Journalistin Adler war anderer Meinung und wähnte zwischen Wagner-Chef Prigoschin und Putin einen "Schaukampf, der ablenken soll". Sie sagte: "Es ist das Einzige, was irgendwie an Kritik laut wird." Die Bevölkerung sei still – protestiere nicht und zeige auch keine Kriegsbegeisterung. "Um irgendwie so ein Grummeln und Murmeln da aufzufangen, wird eben dieser Streit jetzt so hochgejagt. Das ist eine Art Ventil", lautete ihre Erklärung.
So hat sich Maybrit Illner geschlagen
Mit Fragen wie Maybrit Illner: "Wird es möglich sein, Bachmut zu halten", "Warum wird so brutal um eine Stadt gekämpft, von der viele sagen, sie habe keine strategische Bedeutung?" und "Welche Seite hat aktuell die grösseren Probleme?" war Illner gut dabei und regte spannende Diskussionen an. Ihr Zeitmanagement hätte an diesem Abend aber etwas besser sein können. Das angekündigte Thema "Angriff auf die Ostseepipelines" fiel beinahe ganz unter den Tisch, auch für die strategischen Ziele des Westens im Ukraine-Krieg blieb keine Zeit mehr. Eine Frage, die man sich hätte sparen können: "Kommen die Panzer aus dem Westen zu spät?" Das ist schliesslich schon mehrfach durchanalysiert worden.
Das ist das Ergebnis bei "Illner"
Die Sendung bei Illner punktete damit, dass sie einen deutlich breiteren Blick auf den Ukraine-Krieg wagte, als ein in vergleichbaren Runden oft der Fall ist. Die Studiogäste machten mit China und den USA den grösseren geopolitischen Kontext auf und verwiesen auch auf Dilemmata, in denen sowohl China als auch die USA stecken. Kurz vor Schluss der Sendung machte Röttgen aber einen wichtigen Punkt: "Was ist eigentlich unser strategisches Ziel? Das ist die Frage, die viel zu wenig diskutiert wird", befand er.

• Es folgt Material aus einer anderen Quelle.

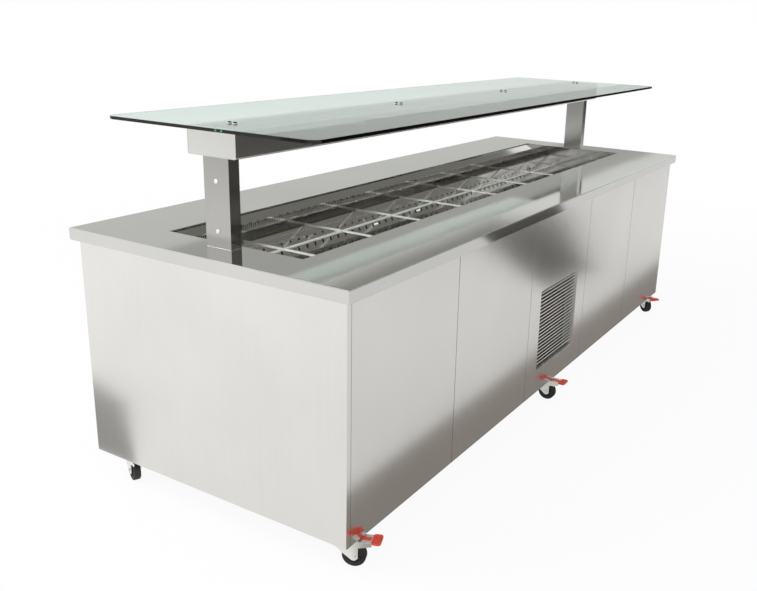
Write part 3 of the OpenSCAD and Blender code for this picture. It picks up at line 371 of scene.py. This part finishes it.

Zu oft gehe es um eine Unterstützung der Ukraine, die auch russland-politische Ziele verfolge. Er fasste auf Grundlage der vorrausgehenden Debatte zusammen: "Das oberste Ziel darf nicht sein, wie ist die innere Situation Russlands. Sondern das oberste Ziel muss sein, dass Russland versteht: Kolonialismus und Imperialismus sind keine Möglichkeit mehr."